NVOCC companies play a vital role in the global trade landscape. They operate on a global scale and handle a wide range of cargo types, from general merchandise to specialized goods. Some well-known NVOCC companies include Flexport, Kuehne + Nagel, Expeditors, and DHL Global Forwarding.

Freight Forwarders vs NVOCCs

While both freight forwarders and NVOCCs facilitate the movement of goods, there are key differences between the two. Freight forwarders typically offer a broader range of services, including land and air transportation, customs brokerage, and warehousing, whereas NVOCCs specialize in ocean freight.

Advantages and Disadvantages of NVOCCs

One of the primary advantages of using an NVOCC is the flexibility and convenience they offer to shippers. By consolidating shipments from multiple customers, NVOCCs can negotiate better rates with ocean carriers, resulting in cost savings for shippers. Additionally, NVOCCs often provide end-to-end visibility and streamlined documentation processes, simplifying the shipping experience for their customers.

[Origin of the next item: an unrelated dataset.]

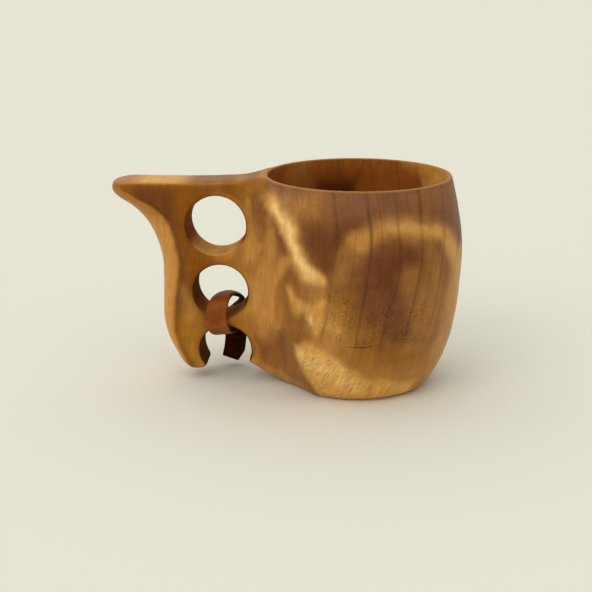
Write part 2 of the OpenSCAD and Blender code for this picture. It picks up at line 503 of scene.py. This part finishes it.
class Brush:
    """Lays paint over vertex colours, by the share on. Each vertex has a place (u, v) on the surface.

    Strokes and patches go by the same u and v. Where u is an angle, across is the mm in each degree.
    """

    def __init__(self, colour, u, v, on, across=1.0):
        self.colour = colour
        self.u = u * across
        self.v = v
        self.on = on
        self.across = across

    def in_mm(self, points):
        return [(u * self.across, *rest) for u, *rest in points]

    def wash(self, share, paint):
        """Paint by a share, which is one number or one for each vertex."""
        self.colour += (self.on * share)[:, None] * (paint - self.colour)

    def stroke(self, strength, paint, *points):
        """A soft line through points (u, v, half width)."""
        self.wash(strength * band(self.u, self.v, self.in_mm(points)), paint)

    def fill(self, strength, paint, soft, *outline):
        """A patch inside points (u, v), with an edge soft over this many mm to either side."""
        self.wash(strength * self.area(soft, *outline), paint)

    def area(self, soft, *outline):
        """1 inside points (u, v), 0 outside."""
        return patch(self.u, self.v, soft, self.in_mm(outline))


def paint_front(colour, angle, z, on):
    """The bowl's front and the neck's near flank: angle from straight ahead, and height."""
    brush = Brush(colour, angle, z, on, ARC)
    brush.wash(1, HEART)
    brush.fill(0.45, BROWN, 6, (-30, 90), (-12, 91), (-12, 78), (-28, 76))
    brush.fill(0.85, DEEP, 6, (-24, 74), (-4, 80), (6, 80), (-2, 60), (-16, 58))
    brush.fill(0.5, DEEP, 5, (12, 86), (62, 86), (64, 80), (12, 80))
    lower = [(-26, 52), (-12, 53), (6, 42), (28, 30), (60, 22), (88, 26), (88, -4), (-26, -4)]
    brush.fill(0.85, HONEY, 7, *lower)
    shadow = [(-6, 28), (20, 27), (38, 25), (52, 24), (50, 15), (30, 14), (8, 16), (-4, 21)]
    brush.fill(0.75, BROWN, 6, *shadow)
    brush.fill(0.6, RUSSET, 6, (0, 52), (20, 52), (26, 40), (34, 30), (22, 22), (6, 26), (-2, 38))
    brush.fill(0.5, BROWN, 5, (-14, 50), (2, 56), (10, 40), (-4, 32))
    brush.fill(0.75, HEART, 5, (4, 66), (20, 72), (52, 69), (64, 58), (64, 30), (40, 27), (6, 38))
    brush.fill(0.8, DEEP, 5, (8, 64), (24, 69), (52, 66), (60, 54), (30, 48), (10, 52))
    brush.stroke(0.45, HONEY, (30, 56, 5), (36, 44, 6), (40, 32, 5))
    brush.stroke(0.35, HONEY, (42, 66, 4), (44, 54, 5), (46, 40, 5))
    brush.fill(0.45, BROWN, 4, (30, 90), (66, 90), (64, 81), (34, 83))
    arch_top = [(3, 71.5, 3.4), (11, 75, 4.4), (22, 77, 4.6), (37, 75.5, 4.4), (53, 72.5, 4.2), (63, 66, 4)]
    arch_leg = [(70, 56, 4), (75, 48, 4.5), (73, 30, 5), (72, 10, 6)]
    brush.stroke(0.76, HONEY * 1.08, *arch_top, *arch_leg)
    brush.stroke(0.42, HONEY, (-8, 58, 3), (-4, 65, 4), (3, 71, 4))
    brush.stroke(0.5, GOLD, (20, 77.5, 2), (37, 76, 2.2), (53, 73, 2))
    # Painted sheen: the upper bowl is washed paler and greyer
    brush.wash(0.18 * ramp(z, 72, 90), PAINTED_SHEEN)
    brush.stroke(0.5, GOLD, (60, 68, 4), (66, 56, 5), (64, 38, 5), (60, 24, 5))
    brush.stroke(0.35, HONEY, (50, 62, 4), (52, 46, 5), (48, 32, 5))
    brush.stroke(0.55, GOLD, (74, 62, 3), (79, 50, 4), (78, 30, 4))
    brush.fill(0.55, HONEY, 4, (-46, 87), (-20, 89), (-20, 82), (-32, 79))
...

However, there are also some disadvantages to consider. Since NVOCCs do not own vessels, they rely on partnerships with ocean carriers, which can sometimes lead to issues such as schedule disruptions or limited capacity during peak seasons. Furthermore, shippers may face challenges in terms of accountability and liability, as the NVOCC is acting as an intermediary between the shipper and the carrier.